Perfect 10 flaw in Microsoft Entra ID risking full company takeover
A Digital Master Key: “Perfect 10” Flaw in Microsoft Entra ID Could Have Allowed Total Takeover of Any Company
KATHMANDU, September 22, 2025 – Microsoft has patched a catastrophic vulnerability in its core identity service, Microsoft Entra ID (formerly Azure Active Directory), that could have allowed an attacker to untraceably impersonate any user, including top-level Global Administrators, across virtually any organization worldwide.
The vulnerability, tracked as CVE-2025-55241, was assigned the maximum possible CVSS severity score of 10.0 out of 10.0, signifying a flaw of the highest possible criticality. While Microsoft has confirmed the issue has been fixed and there is no evidence of it being exploited by hackers, the discovery reveals a near-miss of what could have been a global cybersecurity disaster.
For the thousands of businesses in Nepal that rely on Microsoft 365 and Azure for everything from email (Exchange) and file sharing (SharePoint) to their entire cloud infrastructure, this flaw represented a “god mode” vulnerability that could have led to a complete and silent compromise.
The “God Mode” Flaw Explained: How It Worked
Discovered by security researcher Dirk-jan Mollema, the flaw was devastatingly effective.
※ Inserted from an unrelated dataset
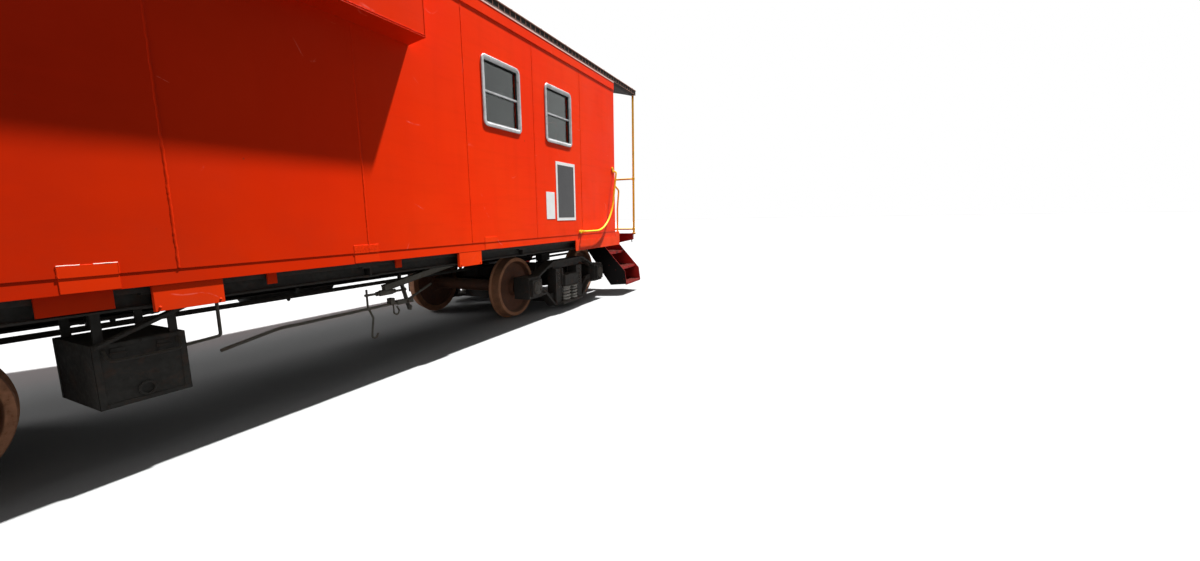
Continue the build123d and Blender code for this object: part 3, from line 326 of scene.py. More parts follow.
# How far past a surface the lining paint may reach
PAINT_LAP = 0.002


def body_paint():
    """The orange red enamel outside, with the pale lining paint on the inner faces"""
    # The enamel carries painted shade towards the rear
    f, colour, gloss, skin = painted("body_paint", BODY_RED, shine=0.05, aged=0.85)
    across, along = f.size_of(f.y), f.size_of(f.x)
    room = f.times(
        f.sum("LESS_THAN", across, INNER_HALF + PAINT_LAP),
        f.sum("LESS_THAN", along, HALF_LENGTH - WALL + PAINT_LAP),
    )
    reach = (CUPOLA_FRONT - CUPOLA_REAR) / 2 - CUPOLA_WALL + PAINT_LAP
    from_middle = f.size_of(f.sum("SUBTRACT", f.x, CUPOLA_MIDDLE))
    lookout = f.times(
        f.sum("LESS_THAN", across, CUPOLA_HALF - CUPOLA_WALL + PAINT_LAP),
        f.sum("LESS_THAN", from_middle, reach),
        f.sum("GREATER_THAN", f.z, BAY_LOW + 0.03),
    )
    over_roof = f.times(
        f.sum("GREATER_THAN", f.z, EAVE + 0.004),
        f.sum("GREATER_THAN", from_middle, reach),
        f.sum("LESS_THAN", from_middle, reach + 0.2),
    )
    inside = f.either(f.times(room, f.sum("SUBTRACT", 1.0, over_roof)), lookout)
    lining = f.mix(f.span(f.noise(5, 5, 0.6), 0.45, 0.8, 0, 0.5), LINING[0], LINING_STAIN)
    return f.set(Base_Color=f.mix(inside, colour, lining), Roughness=gloss, Normal=skin)


def step_paint():
    """Maroon treads, with the stringers next to the truck left black"""
    # The tread tops carry painted shade along with their dirt
    f, colour, gloss, skin = painted(
        "step_paint", MAROON, dirt_top=1.1, chips=1.4, shine=0.04, trodden=0.9
    )
    black = f.sum("LESS_THAN", f.size_of(f.x), HALF_LENGTH + 0.2005)
    colour = f.mix(black, colour, BLACK_STRINGER)
    return f.set(Base_Color=colour, Roughness=gloss, Normal=skin)


def casting(name, colours, rough=0.62, grit=1.0, shine=0.15):
    """Rough cast or rolled steel with black paint long in service, rust, and settled grime on top
    faces, also a painted highlight on the frame and truck castings
    """
    base, dust_and_highlight, rust = colours
    f = Finish(name, Specular_IOR_Level=shine)
    pits = f.noise(34, 5, 0.7)
    colour = f.mix(f.span(f.noise(6, 6, 0.65), 0.3, 0.7), base, scaled(base, 1.7))
    colour = f.mix(f.times(f.span(f.noise(11, 6, 0.7), 0.52, 0.72), 0.6), colour, rust)
    worn, eased = f.edges(0.006)
    colour = f.mix(f.times(worn, f.span(pits, 0.45, 0.65), 0.6), colour, scaled(rust, 1.5))
    # Top faces take the pale colour: settled grime, and on the frame and truck castings also a
    # painted highlight
    colour = f.mix(f.times(f.upward(), f.span(pits, 0.3, 0.6), 0.7), colour, dust_and_highlight)
    height = f.sum("ADD", f.times(f.noise(160, 4, 0.6), 0.4 * grit), pits)
    return f.set(
        Base_Color=colour,
        Roughness=f.span(pits, 0.3, 0.7, rough - 0.1, rough + 0.2),
        Normal=f.relief(height, 0.0016 * grit, 0.7, eased),
    )


def glazing():
    """Grey tinted safety glass, lightly smeared"""
    f = Finish(
        "glazing",
        Base_Color=(0.62, 0.70, 0.68, 1),
        IOR=1.5,
        Transmission_Weight=1.0,
        Specular_IOR_Level=0.6,
    )
    smear = f.noise(4, 5, 0.65, stretch=(1, 1, 0.4))
    return f.set(
        Roughness=f.span(smear, 0.4, 0.8, 0.02, 0.16),
        Normal=f.relief(f.noise(1.2, 2), 0.004, 0.15),
    )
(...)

In simple terms, it allowed an attacker to use an access token generated in their own, harmless test environment to gain the highest level of administrative access inside any other target company’s Microsoft tenant.
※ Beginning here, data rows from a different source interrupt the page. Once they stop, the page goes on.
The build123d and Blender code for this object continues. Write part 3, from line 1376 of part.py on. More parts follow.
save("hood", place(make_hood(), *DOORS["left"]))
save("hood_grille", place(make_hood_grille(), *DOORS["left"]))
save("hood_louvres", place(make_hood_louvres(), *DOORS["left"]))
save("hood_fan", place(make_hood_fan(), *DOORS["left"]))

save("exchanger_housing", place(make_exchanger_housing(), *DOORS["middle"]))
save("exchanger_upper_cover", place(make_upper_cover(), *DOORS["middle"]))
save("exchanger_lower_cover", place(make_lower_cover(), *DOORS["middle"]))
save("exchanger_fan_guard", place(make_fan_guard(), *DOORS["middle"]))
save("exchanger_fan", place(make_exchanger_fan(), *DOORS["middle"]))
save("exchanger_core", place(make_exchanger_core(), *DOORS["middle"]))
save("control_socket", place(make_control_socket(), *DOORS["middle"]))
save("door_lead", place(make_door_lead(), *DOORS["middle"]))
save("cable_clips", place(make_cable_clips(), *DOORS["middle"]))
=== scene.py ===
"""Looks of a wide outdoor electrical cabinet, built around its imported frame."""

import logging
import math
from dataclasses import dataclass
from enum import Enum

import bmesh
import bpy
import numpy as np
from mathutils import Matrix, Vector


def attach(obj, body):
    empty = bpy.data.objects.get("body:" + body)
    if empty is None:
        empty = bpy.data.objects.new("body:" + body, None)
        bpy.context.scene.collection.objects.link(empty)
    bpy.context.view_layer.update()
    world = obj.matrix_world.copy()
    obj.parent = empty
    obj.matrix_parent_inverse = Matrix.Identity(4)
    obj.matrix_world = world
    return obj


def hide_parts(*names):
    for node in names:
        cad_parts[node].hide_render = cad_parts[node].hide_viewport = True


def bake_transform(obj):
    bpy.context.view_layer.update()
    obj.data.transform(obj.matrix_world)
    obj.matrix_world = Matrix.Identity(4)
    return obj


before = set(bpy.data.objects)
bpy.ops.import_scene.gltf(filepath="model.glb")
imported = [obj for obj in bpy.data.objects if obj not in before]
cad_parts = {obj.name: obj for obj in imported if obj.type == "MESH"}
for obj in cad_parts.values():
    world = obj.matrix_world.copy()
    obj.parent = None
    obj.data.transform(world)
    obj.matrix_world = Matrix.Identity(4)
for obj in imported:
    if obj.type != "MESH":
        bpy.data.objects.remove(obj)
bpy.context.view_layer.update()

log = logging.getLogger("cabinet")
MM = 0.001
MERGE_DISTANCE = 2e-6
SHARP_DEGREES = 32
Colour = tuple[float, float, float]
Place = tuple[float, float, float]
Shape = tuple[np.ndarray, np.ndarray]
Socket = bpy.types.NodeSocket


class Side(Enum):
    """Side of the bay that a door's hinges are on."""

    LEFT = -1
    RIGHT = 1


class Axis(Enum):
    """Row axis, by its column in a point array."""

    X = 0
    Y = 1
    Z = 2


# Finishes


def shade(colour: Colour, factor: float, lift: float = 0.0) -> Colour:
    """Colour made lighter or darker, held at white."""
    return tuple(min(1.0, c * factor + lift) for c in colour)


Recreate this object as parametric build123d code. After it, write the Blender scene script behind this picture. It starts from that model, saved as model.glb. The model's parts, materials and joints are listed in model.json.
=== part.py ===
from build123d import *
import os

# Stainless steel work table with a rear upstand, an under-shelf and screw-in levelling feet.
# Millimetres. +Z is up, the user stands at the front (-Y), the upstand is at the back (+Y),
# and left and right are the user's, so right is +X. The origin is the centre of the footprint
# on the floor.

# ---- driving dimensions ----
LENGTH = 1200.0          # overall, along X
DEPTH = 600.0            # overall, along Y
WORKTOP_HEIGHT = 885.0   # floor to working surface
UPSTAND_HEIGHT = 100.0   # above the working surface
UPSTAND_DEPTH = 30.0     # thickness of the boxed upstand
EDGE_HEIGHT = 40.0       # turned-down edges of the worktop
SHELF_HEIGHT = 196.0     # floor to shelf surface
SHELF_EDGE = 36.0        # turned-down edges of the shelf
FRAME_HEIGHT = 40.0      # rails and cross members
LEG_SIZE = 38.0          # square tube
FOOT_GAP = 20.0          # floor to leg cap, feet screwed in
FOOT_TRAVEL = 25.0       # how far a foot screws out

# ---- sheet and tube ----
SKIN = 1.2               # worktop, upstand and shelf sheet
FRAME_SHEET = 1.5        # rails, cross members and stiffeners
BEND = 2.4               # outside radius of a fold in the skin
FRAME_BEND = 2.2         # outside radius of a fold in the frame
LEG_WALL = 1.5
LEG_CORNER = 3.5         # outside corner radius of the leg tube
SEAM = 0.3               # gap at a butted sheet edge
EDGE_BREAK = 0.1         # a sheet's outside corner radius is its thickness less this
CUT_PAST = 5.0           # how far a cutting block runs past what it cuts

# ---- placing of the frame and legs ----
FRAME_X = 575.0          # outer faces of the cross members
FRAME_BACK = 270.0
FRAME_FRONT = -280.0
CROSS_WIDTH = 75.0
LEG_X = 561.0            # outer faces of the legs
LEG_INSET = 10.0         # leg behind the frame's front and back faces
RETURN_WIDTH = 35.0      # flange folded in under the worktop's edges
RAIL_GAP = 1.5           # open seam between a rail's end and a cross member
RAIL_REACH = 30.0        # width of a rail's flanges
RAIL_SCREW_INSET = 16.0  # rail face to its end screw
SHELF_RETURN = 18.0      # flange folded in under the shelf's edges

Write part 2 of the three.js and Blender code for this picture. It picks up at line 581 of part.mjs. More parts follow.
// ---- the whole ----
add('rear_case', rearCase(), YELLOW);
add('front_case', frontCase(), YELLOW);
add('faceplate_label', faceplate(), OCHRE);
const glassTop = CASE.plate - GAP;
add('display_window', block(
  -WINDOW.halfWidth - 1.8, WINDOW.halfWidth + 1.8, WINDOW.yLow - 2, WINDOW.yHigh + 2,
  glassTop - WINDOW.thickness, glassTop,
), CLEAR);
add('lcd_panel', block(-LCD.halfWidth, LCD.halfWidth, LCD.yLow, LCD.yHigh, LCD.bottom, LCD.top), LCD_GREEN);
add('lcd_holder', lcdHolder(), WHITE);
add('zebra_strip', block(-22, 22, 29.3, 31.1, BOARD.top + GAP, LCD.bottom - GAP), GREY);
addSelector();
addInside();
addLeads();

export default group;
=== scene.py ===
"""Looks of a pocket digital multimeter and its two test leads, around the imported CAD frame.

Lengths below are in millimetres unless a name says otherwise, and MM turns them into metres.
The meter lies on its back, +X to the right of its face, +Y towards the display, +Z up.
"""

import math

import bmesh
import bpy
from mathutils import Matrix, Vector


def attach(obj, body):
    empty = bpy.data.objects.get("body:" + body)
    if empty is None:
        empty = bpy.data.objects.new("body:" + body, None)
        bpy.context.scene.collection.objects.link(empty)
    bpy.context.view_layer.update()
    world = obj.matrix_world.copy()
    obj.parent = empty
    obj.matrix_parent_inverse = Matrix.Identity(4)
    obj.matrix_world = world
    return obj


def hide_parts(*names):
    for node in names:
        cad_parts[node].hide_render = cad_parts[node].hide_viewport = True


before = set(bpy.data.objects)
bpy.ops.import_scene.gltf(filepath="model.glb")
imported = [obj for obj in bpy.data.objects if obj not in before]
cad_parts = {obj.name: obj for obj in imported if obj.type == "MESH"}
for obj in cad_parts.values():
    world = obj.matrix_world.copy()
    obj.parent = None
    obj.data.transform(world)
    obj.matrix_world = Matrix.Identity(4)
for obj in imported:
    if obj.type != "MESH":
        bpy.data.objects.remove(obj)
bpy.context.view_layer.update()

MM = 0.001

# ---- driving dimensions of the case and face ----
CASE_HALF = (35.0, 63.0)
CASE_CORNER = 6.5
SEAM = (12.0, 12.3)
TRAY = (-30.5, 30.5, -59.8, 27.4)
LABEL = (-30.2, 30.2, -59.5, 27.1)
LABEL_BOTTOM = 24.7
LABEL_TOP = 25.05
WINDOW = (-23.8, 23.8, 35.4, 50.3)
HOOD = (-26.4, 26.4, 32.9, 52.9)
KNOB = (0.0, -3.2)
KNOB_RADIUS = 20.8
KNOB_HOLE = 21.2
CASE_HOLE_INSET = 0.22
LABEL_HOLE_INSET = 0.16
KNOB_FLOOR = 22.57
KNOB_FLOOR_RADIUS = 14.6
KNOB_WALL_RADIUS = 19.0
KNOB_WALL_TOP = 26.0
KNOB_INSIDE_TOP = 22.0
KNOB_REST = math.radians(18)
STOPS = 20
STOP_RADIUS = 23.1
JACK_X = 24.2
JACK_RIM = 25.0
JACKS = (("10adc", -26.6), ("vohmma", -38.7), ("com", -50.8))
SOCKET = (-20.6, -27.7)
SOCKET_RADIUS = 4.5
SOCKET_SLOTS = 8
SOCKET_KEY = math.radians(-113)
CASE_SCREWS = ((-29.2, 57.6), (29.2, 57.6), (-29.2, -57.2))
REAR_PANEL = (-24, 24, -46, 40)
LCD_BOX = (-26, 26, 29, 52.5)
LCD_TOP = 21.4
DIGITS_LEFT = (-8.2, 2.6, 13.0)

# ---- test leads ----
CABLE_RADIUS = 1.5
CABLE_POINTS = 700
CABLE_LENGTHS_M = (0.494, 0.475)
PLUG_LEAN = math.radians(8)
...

The attack bypassed all standard defenses:
- Multi-Factor Authentication (MFA): The impersonation completely sidestepped MFA protections.
- Conditional Access Policies: It ignored location-based and device-based security rules.
- No Traces Left: Crucially, the attack left no logs, meaning a victim would have been completely unaware of the breach.
An attacker impersonating a Global Administrator could have done anything: create new user accounts, grant themselves full access to all company data, read any employee’s email, access sensitive files, and even take control of the organization’s entire Azure cloud infrastructure—all without being detected.
The Culprit: A Ghost of APIs Past
The root cause of this critical flaw was not in Microsoft’s modern systems but in a legacy component: the Azure AD Graph API. This older API, which Microsoft officially deprecated in 2019 and began retiring in August 2025, failed to properly validate where an access token came from. It mistakenly trusted tokens from any tenant, creating the cross-company vulnerability.
This serves as a powerful cautionary tale for the tech community about the immense risks associated with maintaining and using legacy systems long after they have been superseded by modern, more secure alternatives like the Microsoft Graph API.
A Wave of Cloud Security Alarms
While CVE-2025-55241 is a standout, it is part of a recent and troubling trend of severe security flaws being discovered across major cloud platforms. In recent weeks, researchers have disclosed numerous other high-impact vulnerabilities and misconfigurations in both Azure and Amazon Web Services (AWS). These range from flaws allowing cross-tenant data access to simple misconfigurations leaking application credentials, all with potentially disastrous consequences.
While Microsoft has patched this specific issue and no action is required from customers, this “perfect 10” vulnerability is a sobering reminder of the immense trust placed in cloud identity providers. It highlights the constant, high-stakes battle being waged behind the scenes to secure the digital infrastructure that powers the modern world.